Gewiss hat nicht jeder Rentner ein Auto, ebenso nicht jeder, der mit öffentlichen Verkehrsmitteln pendelt oder in Teilzeit arbeitet. Doch die Beispiele zeigen, die Arbeitswelt ist so vielfältig, dass eine Bewertung des Potenzials von Elektroautos als Heimspeicher nicht an der klassischen 5-TageArbeitswoche festgemacht werden kann. Diese spiegelt schon längst nicht mehr die Arbeitswelt repräsentativ wieder. Aber jede Abweichung davon, erhöht das Potenzial. Die Corona-Pandemie hat den Trend zum flexiblen Arbeiten an unterschiedlichen Orten, wie von zu Hause, dauerhaft verstärkt. Im Januar 2021 während des zweiten Lockdowns war jeder vierte Erwerbstätige im Homeoffice. Nicht jeder von ihnen wird nach der Pandemie vollständig wieder im Büro arbeiten wollen und wird das auch nicht tun.

Für mich selbst sehe ich enorme Chancen durch bidirektionales Laden. Das Elektroauto wird mit Hilfe einer intelligenten Wallbox schon heute überwiegend mit Solarstrom vom Dach geladen. Im Juni lag der Anteil von Solarstrom bei über 80%. Er wäre noch deutlich höher, hätte mein Smart EQ nicht so einen kleinen Akku mit mageren 17 kWh, der tägliches Laden erfordert. Bei Arbeiten in Teilzeit und teilweise im Homeoffice bleibt genügend Zeit in der Woche, den Akku mit Sonnenstrom zu laden. Mit einem größeren Akku, könnte in der Nacht auch das Haus versorgt werden und wäre ich nicht gezwungen, jeden Tag das Auto einzustecken, auch wenn es abends ist und nur Netzstrom verwendet werden kann.

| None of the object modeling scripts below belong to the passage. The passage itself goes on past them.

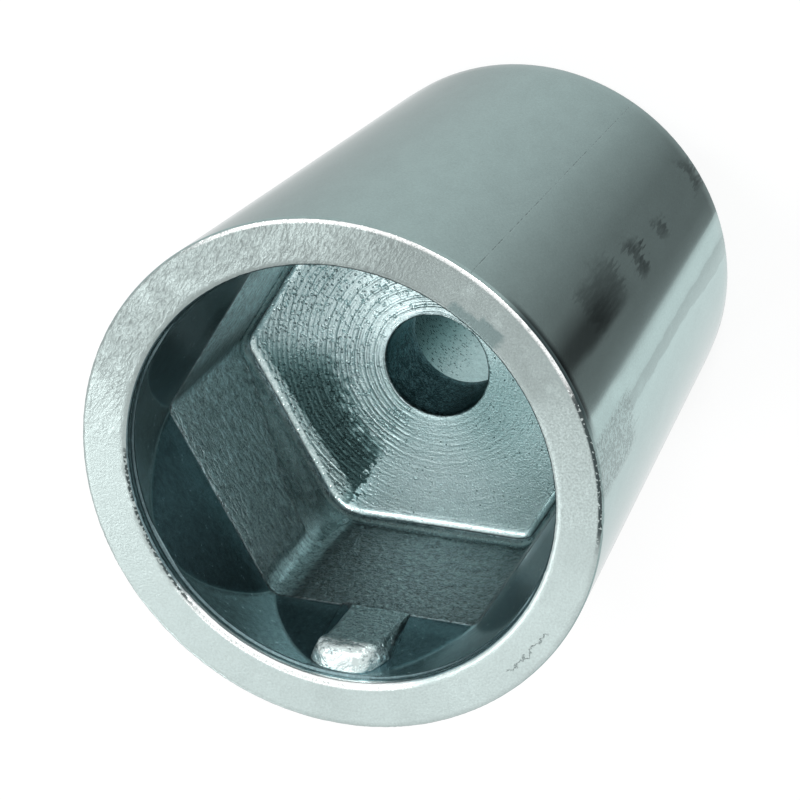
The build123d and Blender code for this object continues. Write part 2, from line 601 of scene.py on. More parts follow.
def reliefTree():
    tree, given = makeTree("castRelief", relief)
    spot = polar(tree)
    turn = spot.turn
    shifted = put(tree, "ShaderNodeVectorMath", {0: spot.place, 1: given["Seed"]}, operation="ADD")
    floor, hole, rim, bore, wall, flat, onLug = [
        zone(spot, name) for name in ("floor", "hole", "rim", "bore", "wall", "flat", "lug")]

    waver = swing(noise(shifted, 7), given["Ring waver"])
    wave = ((spot.radius + waver) / given["Ring pitch"] * (2 * math.pi)).calc("SINE")
    rings = (wave * given["Ring depth"] * fade(swing(noise(shifted, 3.5)), -0.12, 0.16, 0.25)
             * fade(spot.radius, *places["ringRadius"], 0.2)
             * between(window(turn, *places["faintRingTurn"], 12), 1, 0.06))
    patch = window(spot.signedTurn, *places["roughTurn"], 3) * fade(spot.radius, *places["roughRadius"])
    rough = swing(noise(shifted, given["Rough size"]), given["Rough depth"]) * between(patch, 0.2, 1)

    leaned = stretched(turnedBy(shifted, places["streakLean"]), (1, 0.38, 1))
    streaks = (swing(noise(leaned, given["Streak size"], 1.5), given["Streak depth"])
               * window(turn, *places["streakTurn"], 14))
    swell = swing(noise(shifted, given["Swell size"], 1), given["Swell depth"])
    wallSwell = swing(noise(shifted, given["Wall swell size"], squeeze=0.35), given["Wall swell depth"])

    burred = (rim * bore * 4 * window(turn, *places["innerBurr"], 5)
              + rim * wall * 4 * window(turn, *places["outerBurr"], 4) + rim * (bore + wall) * 1.3)
    burr = swing(noise(shifted, given["Burr size"], 0), given["Burr depth"]) * burred
    holeBurr = swing(noise(shifted, given["Hole burr size"], 1), given["Hole burr depth"])

    lift = (floor * (rings + rough) + rim * (streaks + swell * 0.12) + (flat + onLug) * swell
            + wall * wallSwell + burr + floor * hole * 4 * holeBurr)
    offset = scaled(put(tree, "GeometryNodeInputNormal"), lift * mm)
    endTree(put(tree, "GeometryNodeSetPosition", {"Geometry": given["Geometry"], "Offset": offset}), given)
    return tree


# Pimples left by the mould on the socket's floor, as flattened beads sunk by half.
pimples = {"Density": 1.9, "Width": 0.21, "Height": 0.15, "Seed": 11}
pimplePlaces = {"turn": (-80, 62), "radius": (6.2, 17), "clusterSize": 4.0}


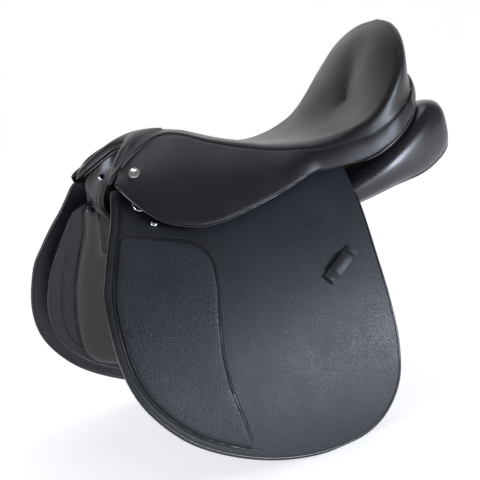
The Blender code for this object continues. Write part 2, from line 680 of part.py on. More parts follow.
def make_ring(word, side):
    """Front ring and the folded tab that holds its straight bar."""
    y, z = RING_HINGE
    normal = flap_normal(z)
    centre = on_flap(y, z, RING_LIFT)
    down = Vector(RING_HANG)
    down = (down - normal * down.dot(normal)).normalized()
    along_bar = normal.cross(down)
    half = RING_WIDTH / 2
    corner = along_bar * (half - RING_CORNER)
    path = [centre + corner, centre - corner]
    for k in range(9):
        turn = math.pi * k / 8
        path.append(centre - along_bar * half * math.cos(turn)
                    + down * (RING_NECK + (RING_DEPTH - RING_NECK) * math.sin(turn)))
    rings = tube_rings(path, RING_WIRE, RING_SIDES, True)
    loft("ring_" + word, rings, "steel", side, centre, closed=True)
    reach = RING_WIRE + TAB_CLEAR
    leaf = down * TAB_BACK * TAB_LENGTH
    tab = [centre - down * TAB_LENGTH - normal * reach, centre - leaf - normal * reach]
    for k in range(5):
        turn = math.pi * k / 4
        tab.append(centre + down * reach * math.sin(turn) - normal * reach * math.cos(turn))
    tab.append(centre - leaf + normal * reach)
    up = []
    for k in range(len(tab)):
        before = tab[max(k - 1, 0)]
        after = tab[min(k + 1, len(tab) - 1)]
        up.append(along_bar.cross(after - before).normalized())
    loft("ring_tab_" + word, sweep_rings(tab, TAB_WIDTH, TAB_LEATHER, up), "leather", side)


def make_stirrup_bar(word, side):
    """Hairpin bar on the tree, under the skirt, and its thumb catch."""
    path = []
    turn = BAR_FRONT + BAR_BEND
    near_turn = BAR_FRONT + BAR_BEND / 6
    for y, t in ((BAR_PLATE_REAR, 0), (turn, 0), (near_turn, 0.2), (BAR_FRONT, 0.5), (near_turn, 0.8),
                 (turn, 1), (BAR_REAR, 1)):
        path.append(on_flap(y, BAR_Z, BAR_PLATE_LIFT + (BAR_LIFT - BAR_PLATE_LIFT) * t))
    slope = flap_normal(BAR_Z).cross(Vector((-FLAP_TOE, 1, 0))).normalized()
    up = []
    for k in range(len(path)):
        before = path[max(k - 1, 0)]
        after = path[min(k + 1, len(path) - 1)]
        up.append(slope.cross(after - before).normalized())
    loft("stirrup_bar_" + word, sweep_rings(path, BAR_WIDTH, BAR_THICK, up), "steel", side)
    hinge = on_flap(CATCH_HINGE_Y, BAR_Z, BAR_PLATE_LIFT)
    tip = on_flap(CATCH_HINGE_Y + CATCH_LENGTH, BAR_Z, BAR_PLATE_LIFT)
    start = hinge.lerp(tip, -0.15)
    rings = sweep_rings([start, hinge, tip], BAR_WIDTH - 2 * GAP, CATCH_THICK, flap_normal(BAR_Z))
    loft("bar_catch_" + word, rings, "steel", side, hinge)


def make_under_flap(word, side):
    """Sweat flap with its blocks and padding, and the three girth straps that hang over it."""
    edge = flat_spline(SWEAT_EDGE) + list(SWEAT_TOP)
    leather_sheet("sweat_flap_" + word, edge, SWEAT_STEP, SWEAT_LIFT, SWEAT_LEATHER, "leather", side)
    pad = flat_spline(PAD_EDGE) + list(PAD_TOP)
    leather_sheet("sweat_pad_" + word, pad, LINING_STEP, PAD_LIFT, PAD_THICK, "leather", side)
    thick = BLOCK_LIFT - SWEAT_LIFT - GAP
    leather_sheet("knee_block_" + word, KNEE_BLOCK, PAD_STEP, BLOCK_LIFT, thick, "leather", side)
    leather_sheet("thigh_block_" + word, THIGH_BLOCK, PAD_STEP, BLOCK_LIFT, thick, "leather", side)
    half = STRAP_WIDTH / 2
    drop = STRAP_TOP_Z - STRAP_END_Z
    lift = SWEAT_LIFT + STRAP_THICK + STRAP_CLEAR
    for label, y in zip(STRAP_NAMES, STRAP_Y):
        back = y + STRAP_LEAN * drop
        point = half * STRAP_POINT
        strap = [(y - half, STRAP_TOP_Z), (back - half, STRAP_END_Z + point), (back, STRAP_END_Z),
                 (back + half, STRAP_END_Z + point), (y + half, STRAP_TOP_Z)]
        hinge = on_flap(y, STRAP_TOP_Z - STRAP_PIVOT_DROP, SWEAT_LIFT)
        leather_sheet("girth_strap_" + label + "_" + word, strap, STRAP_STEP, lift, STRAP_THICK, "leather",
                      side, hinge)


def make_panel(word, side):
    """Stuffed cushion that bears on the horse's back."""
    rings = []
    for y, x, z, half, deep, tilt in PANEL_ROWS:
        turn = math.radians(tilt)
        out = Vector((math.cos(turn), 0, -math.sin(turn)))
        up = Vector((math.sin(turn), 0, math.cos(turn)))
        ring = []
        for k in range(PANEL_SIDES):
            a = 2 * math.pi * k / PANEL_SIDES
            c = math.copysign(abs(math.cos(a)) ** PANEL_SQUARENESS, math.cos(a))
            s = math.copysign(abs(math.sin(a)) ** PANEL_SQUARENESS, math.sin(a))
            ring.append(Vector((x, y, z)) + out * half * c + up * deep * s)
        rings.append(ring)
    loft("panel_" + word, rings, "leather", side)


def mirrored(points):
    """Near half from the centre out, made into the whole path from off to near."""
    return [Vector((-p[0], p[1], p[2])) for p in reversed(points[1:])] + [Vector(p) for p in points]


def make_tree():
    """Wooden frame as one ring, with the steel head plate and its screws."""
    near = spline(TREE_RAIL, 2)
    path = near + [Vector((-p.x, p.y, p.z)) for p in reversed(near[1:-1])]
    rings = sweep_rings(path, TREE_WIDTH, TREE_THICK, (0, 0, 1), closed=True)
    loft("tree", rings, "tree_wood", closed=True)
    arm = [on_flap(GULLET_Y, z, GULLET_LIFT) for z in GULLET_ARM_Z]
    half = [Vector((x, GULLET_Y, z)) for x, z in GULLET_TOP] + arm
    path = spline(mirrored(half), 2)
    forward = Vector((0, 1, 0))
    up = []
    for k in range(len(path)):
        tangent = path[min(k + 1, len(path) - 1)] - path[max(k - 1, 0)]
        up.append(forward.cross(tangent).normalized())
    loft("gullet_plate", sweep_rings(path, GULLET_WIDTH, GULLET_STEEL, up), "steel")
    for word, side in SIDES:
        for label, x, z in SCREWS:
            rings = disc_rings((x, GULLET_Y, z), SCREW_FACE, SCREW_PROFILE, BUTTON_SIDES)
            loft("gullet_screw_" + label + "_" + word, rings, "steel", side)


def make_arch_face():
    """Covered face that closes the front of the head between the skirts."""
    inner = spline(mirrored(ARCH_INNER), 2)
    outer = spline(mirrored(ARCH_OUTER), 2)
    back = Vector((0, ARCH_DEPTH, 0))
    rings = [[a, b, b + back, a + back] for a, b in zip(inner, outer)]
    loft("arch_face", rings, "leather")
    for word, side in SIDES:
        rings = disc_rings(RIVET, RIVET_FACE, RIVET_PROFILE, BUTTON_SIDES)
        loft("arch_rivet_" + word, rings, "steel", side)


def make_cantle():
    """Band and piped welt round the back of the seat."""
    top = [seat_edge(k, SKIRT_DROP) for k in range(SKIRT_ROWS[1], len(SEAT_ROWS))]
    top[0] += Vector(BAND_START)
    high = spline(mirrored(top[::-1]), 2)
    low = spline(mirrored([Vector(p) for p in CANTLE_LOW][::-1]), 2)
    rows = [[a, a.lerp(b, 0.5) + Vector((0, BAND_DOME, 0)), b] for a, b in zip(high, low)]
    faces = [tuple(reversed(f)) for f in grid_faces(len(rows), 3)]
    verts = [p for row in rows for p in row]
    thicken(add_mesh("cantle_band", verts, faces, "leather"), BAND_LEATHER)
    path = spline(mirrored(list(WELT_PATH)[::-1]), 2)
    loft("cantle_welt", tube_rings(path, WELT_RADIUS, WELT_SIDES, False), "binding")


def make_buttons(word, side):
    """Plain stud low on the flap's head and plain round badge on the skirt."""
    rings = disc_rings(on_flap(*STUD, GAP), flap_normal(STUD[1]), STUD_PROFILE, BUTTON_SIDES)
    loft("flap_stud_" + word, rings, "steel", side)
    spot = on_flap(*BADGE, LOBE_LIFT + BADGE_LIFT)
    rings = disc_rings(spot, flap_normal(BADGE[1]), BADGE_PROFILE, BADGE_SIDES)
    loft("skirt_badge_" + word, rings, "steel", side)


def build():
    clear_scene()
    make_seat()
    make_tree()
    make_arch_face()
    make_cantle()
    for word, side in SIDES:
        make_skirt(word, side)
        make_flap(word, side)
        make_keeper(word, side)
        make_ring(word, side)
        make_stirrup_bar(word, side)
        make_under_flap(word, side)
        make_panel(word, side)
        make_buttons(word, side)


build()
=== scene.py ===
"""English jumping saddle: padded leather, piped seams, stitching, plated fittings and a plain studio.

Metres, +Z up, -Y towards the front arch, +X towards the near side. Pieces that come in pairs are worked
out for the near side and mirrored through X = 0.
"""

import math

import bmesh
import bpy
from bpy.props import FloatProperty, FloatVectorProperty, PointerProperty
from mathutils import Matrix, Vector
from mathutils.geometry import delaunay_2d_cdt


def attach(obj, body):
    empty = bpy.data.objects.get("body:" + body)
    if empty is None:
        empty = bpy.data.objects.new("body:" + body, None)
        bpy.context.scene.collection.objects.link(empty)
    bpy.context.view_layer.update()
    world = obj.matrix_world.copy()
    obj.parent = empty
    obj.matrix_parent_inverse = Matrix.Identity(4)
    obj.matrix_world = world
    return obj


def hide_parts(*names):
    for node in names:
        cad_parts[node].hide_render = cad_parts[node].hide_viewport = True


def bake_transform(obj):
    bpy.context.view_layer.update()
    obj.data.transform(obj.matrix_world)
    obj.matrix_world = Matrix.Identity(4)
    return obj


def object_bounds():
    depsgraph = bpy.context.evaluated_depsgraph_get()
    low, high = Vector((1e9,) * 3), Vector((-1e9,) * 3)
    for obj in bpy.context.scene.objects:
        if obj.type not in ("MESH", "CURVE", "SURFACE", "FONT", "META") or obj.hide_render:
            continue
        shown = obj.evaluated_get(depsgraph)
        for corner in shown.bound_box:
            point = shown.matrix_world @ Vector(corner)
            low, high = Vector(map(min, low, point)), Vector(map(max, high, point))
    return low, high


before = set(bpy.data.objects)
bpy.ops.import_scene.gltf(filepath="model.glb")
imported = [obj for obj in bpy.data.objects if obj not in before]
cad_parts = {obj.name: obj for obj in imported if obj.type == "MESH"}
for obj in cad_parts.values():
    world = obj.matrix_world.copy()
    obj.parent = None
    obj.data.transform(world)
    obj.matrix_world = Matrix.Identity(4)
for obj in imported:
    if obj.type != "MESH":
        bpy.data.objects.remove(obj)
CAD_BOX = [list(corner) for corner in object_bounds()]

bl_info = {
    "name": "English saddle",
    "version": (1, 0, 0),
    "blender": (4, 5, 0),
    "location": "3D View > Sidebar > Saddle",
    "description": "Builds a black leather jumping saddle on its packed frame",
    "category": "Object",
}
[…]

Die tägliche Speicherleistung eines typischen Akkus von 5 bis 10 kWh wäre realistisch zu erreichen, auch weil durch die große PV-Anlage von knapp 17 kWpeak selbst an trüben Tagen Stromüberschüsse produziert werden. Somit kann ich mir es „erlauben“ mit dem Elektroauto unterwegs zu sein und nicht den eigenen Sonnenstrom einzufangen. Gelegenheiten Überschussstrom zu speichern gibt es genug.

Die brauche ich auch. Im Winter steigt mein Strombedarf deutlich, weil eine Wärmepumpe für wohlige Wärme im Haus sorgt. Um möglichst viel eigenen Strom zu nutzen, müsste ich einen Heimspeicher nach dem Bedarf im Winter auslegen, allerdings wäre er dann im Sommer viel zu gering ausgelastet und damit nicht wirtschaftlich dimensioniert. In Kombination mit einem Elektroauto könnte der stationäre Speicher deutlich kleiner ausfallen und trotzdem ein hoher Autarkiegrad erzielt werden.

Es ist vor allem diese zusätzliche Flexibilität, die eine Vehicle-to-Home Lösung attraktiv macht. Es geht nicht um eine Frage entweder Heimspeicher oder V2H, sondern um zusätzliche Möglichkeiten. Für all jene, die ein Elektroauto ohnehin für ihre Mobilitätszwecke besitzen, schafft V2H einen Mehrwert. Wie groß dieser ist, hängt freilich vom Einzelfall ab. Doch es gibt sehr viele passende Einzelfälle.